Tanya couldn’t possibly want to marry Greg, because he’s reasonably nice looking, kind, affable, has no hidden crack habit or other vice that we’re aware of and he’s good at DIY. He loves Tanya so much he’s prepared to wear a comedy waistcoat for his own wedding. Of course she couldn’t really love a man like that, not when there’s baldy, ginger-eyelashed, fag-puffing, daughter-in-law-shagging Max lolling around the Square. You can see Tanya’s dilemma.

Tanya’s big day ended in tragedy, though, when Max and Abi, hurtling churchwards after an emergency visit to the bridal outfit shop, ended up colliding with an articulated truck. Will they be ok? Will seeing Max up to his ginger eyelashes in bandages make Tanya realise that he is the man for her? Will Greg be dumped and have to fall back on his bromance with Ian Beale?
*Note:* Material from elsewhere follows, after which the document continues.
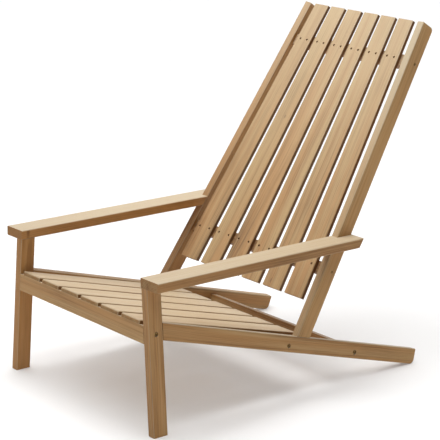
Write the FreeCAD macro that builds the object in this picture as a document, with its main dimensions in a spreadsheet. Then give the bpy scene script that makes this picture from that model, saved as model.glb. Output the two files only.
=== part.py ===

This would be exciting enough for a Friday night’s viewing, but we also have the prospect tonight of Ronnie finally – finally – confessing that baby James Branning is, in fact, baby Tommy Moon. The only thing I’ve quite liked about this absurd and somewhat sick storyline has been that Kat has always seemed to have a connection with the baby, as if an instinct so deep she doesn’t recognise it and dismisses as part of her grief is telling her that he belongs to her. I love Kat and Alfie, so I’m laying in industrial quantities of Kleenex for when they get their baby back.